Les relations de Québecor avec Astral sont rendues tellement mauvaises qu'il est dorénavant «impossible» pour TVA, propriété de Québecor, d'utiliser à l'écran les services de personnalités associés aux stations de radio d'Astral, affirme un cadre de l'information de la chaîne télévisée.

Michel Gagnon, directeur à l'information de TVA Sherbrooke, a expliqué la nouvelle donne après avoir remercié de ses services une présentatrice météo occasionnelle de la chaîne, qui avait le malheur d'être aussi une populaire animatrice radio de la chaîne Rouge FM, propriété d'Astral, en Estrie.

Dans un message envoyé la semaine dernière et que La Presse a obtenu, M. Gagnon explique à l'animatrice Valérie Sirois qu'il doit mettre fin à son emploi même si elle faisait un excellent travail.

«Le monde t'aimait beaucoup et tu faisais très bien la job. Toutefois, le conflit Astral-Bell versus Québecor a tellement dégradé que d'avoir des personnalités d'Astral en ondes est devenu impossible. Donc, tu es simplement victime de cette confrontation», écrit-il.

Dans la même missive, il remet en question l'utilisation de deux autres employés contractuels qui sont dans la même situation, mais qui, au lieu de présenter la météo, font des voix hors champ.

«Cette association avec les deux voix des canaux spécialisés est aussi très questionnable à ce moment-ci», dit-il.

Joint au téléphone hier, Michel Gagnon a martelé à plus d'une reprise qu'il ne fait qu'exécuter les directives venues de la hiérarchie de TVA, à Montréal.

Pur mensonge, selon la porte-parole de TVA, Véronique Mercier.

Informée de la situation par La Presse hier soir, elle a nié toute politique d'exclusion envers les surnuméraires qui travailleraient chez Astral. «Il s'agit d'un cas isolé et la direction de TVA n'approuve pas les raisons évoquées par le gestionnaire mis en cause. Le gestionnaire sera rencontré à ce sujet», dit-elle.

«On est rendus là!»

Rappelons que le Conseil de la radiodiffusion et des télécommunications canadiennes (CRTC) n'a pas encore annoncé s'il approuverait ou non l'acquisition d'Astral par Bell, concurrent de Québecor. Le président de Québecor, Pierre Karl Péladeau, s'est vigoureusement opposé à la transaction.

Michel Gagnon reconnaît qu'Astral n'est pas encore un compétiteur direct de TVA, mais dit constater qu'elle est en voie de le devenir, si la transaction est acceptée. «Ils sont en chemin!», insiste-t-il.

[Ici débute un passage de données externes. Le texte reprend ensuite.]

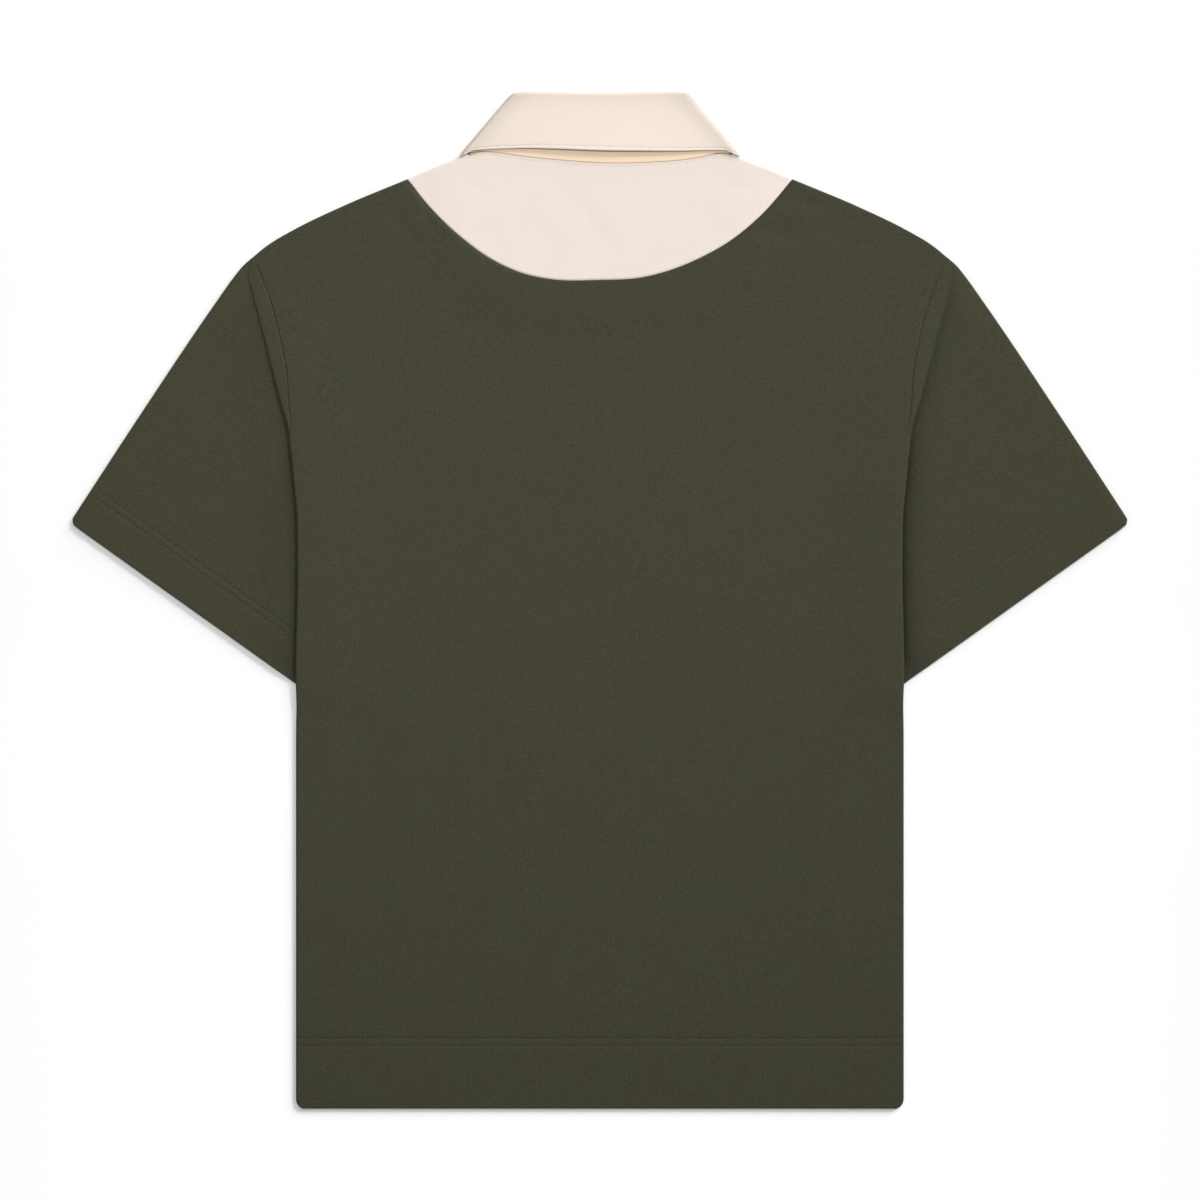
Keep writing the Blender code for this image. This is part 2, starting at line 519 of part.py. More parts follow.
for roll_x, roll_y, edge_x, edge_y, lift, neck_x in COLLAR_ROWS:
    neck_y = np.interp(neck_x, neck_line[:, 0], neck_line[:, 1])
    stations.append((np.array([roll_x, roll_y]), COLLAR_BACK_Z, np.array([edge_x, edge_y]),
                     np.array([neck_x, neck_y]), (0, 0, 1), ROLL_BACK, lift,
                     np.array([-0.35 * smooth((abs(roll_x) - 44) / 12) * np.sign(roll_x), 1.0])))
for roll, z, low, neck_point, out, half, lift, beyond in left_half[::-1]:
    flip = np.array([-1, 1])
    stations.append((roll * flip, z, low * flip, neck_point * flip, (-out[0], out[1], out[2]), half, lift,
                     beyond * flip))

fall, stand = [], []
for roll, z, low, neck_point, out, half, lift, beyond in stations:
    out, centre = np.array(out, float), np.array([*roll, z])
    beyond = np.array([*beyond, 0.0]) / np.linalg.norm(beyond)
    for rows, foot, side, short in ((fall, low, 1, 0.3), (stand, neck_point, -1, 0.8)):
        down = np.array([*(foot - roll), 0.0])
        turns = np.radians(90 - np.array([0, 26, 52, 77, 90])) - short / half * np.array([1, 0.6, 0.3, 0, 0])
        line = [centre + beyond * half * sin(a) + side * out * half * cos(a) for a in turns]
        for part in (0.08, 0.25, 0.5, 0.75, 0.92, 1.0):
            rise = lift * part ** 1.5 if side > 0 else 0.0
            line.append(centre + down * part + out * (side * half + rise))
        rows.append(line)
solid("collar_fall", np.array(fall), COLLAR_PLY, CREAM)
solid("collar_stand", np.array(stand), COLLAR_PLY, CREAM)

for shape in shirt.objects:
    for step in shape.modifiers:
        if step.type == "SOLIDIFY":
            step.use_rim, step.use_even_offset = True, False
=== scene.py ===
"""The looks of a short-sleeved rugby shirt that lies on its front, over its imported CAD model. Tables and
points are in millimetres from the middle of the shirt, +X to the right and +Y to the collar; meshes are in
metres."""

from math import cos, pi, radians, sin

import bpy
import numpy as np
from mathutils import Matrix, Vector
from mathutils.bvhtree import BVHTree


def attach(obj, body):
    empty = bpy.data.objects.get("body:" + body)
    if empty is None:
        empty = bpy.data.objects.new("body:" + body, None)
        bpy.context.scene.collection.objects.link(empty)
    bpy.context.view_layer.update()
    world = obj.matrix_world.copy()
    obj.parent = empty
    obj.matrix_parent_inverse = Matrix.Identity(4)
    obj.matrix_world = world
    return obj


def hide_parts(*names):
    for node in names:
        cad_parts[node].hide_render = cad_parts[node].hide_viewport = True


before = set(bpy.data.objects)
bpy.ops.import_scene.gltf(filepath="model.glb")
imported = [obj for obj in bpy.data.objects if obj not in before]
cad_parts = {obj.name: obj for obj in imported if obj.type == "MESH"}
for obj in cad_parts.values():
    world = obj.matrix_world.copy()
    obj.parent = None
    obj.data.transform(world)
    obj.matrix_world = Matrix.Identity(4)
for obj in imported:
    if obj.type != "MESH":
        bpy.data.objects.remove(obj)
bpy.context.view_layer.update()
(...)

Il explique que Valérie Sirois et d'autres employés à temps partiel de TVA travaillaient depuis longtemps en parallèle chez des chaînes d'Astral, afin de boucler leurs fins de mois, et que cela n'avait jamais posé problème auparavant.

«Ça fait longtemps qu'elle travaillait pour moi. Je n'ai jamais réagi», dit-il.

«Avec les gens de la radio, on n'était pas là, avant. Il n'y avait pas cette pression sur nous qui est maintenant beaucoup plus corporative», explique M. Gagnon.

«On est rendus là», ajoute-t-il.

«La situation change, quand on regarde tout ce qui s'est passé au CRTC», dit-il, avant d'ajouter que «quand on a du personnel qui vient d'Astral en ondes, c'est sûr que ça fait jaser».

Selon Christian Brunelle, professeur titulaire à la faculté de droit de l'Université Laval, le congédiement d'une employée pour ses liens avec Astral, avant même que le CRTC n'annonce sa décision sur la fusion avec Bell, pourrait probablement être contesté en cour.

«À première vue, il peut y avoir un problème. Ça me paraît difficile à justifier. Il faut savoir que les tribunaux vont regarder les faits au moment du congédiement. Les faits postérieurs [NDLR: comme la fusion éventuelle] ne sont pas pertinents», dit-il.

Il souligne que les codes du travail canadien et québécois offrent des recours aux employés qui, après avoir travaillé suffisamment longtemps et de façon continue pour un employeur, jugent leur congédiement injustifié.

L'animatrice Valérie Sirois a refusé de commenter la situation.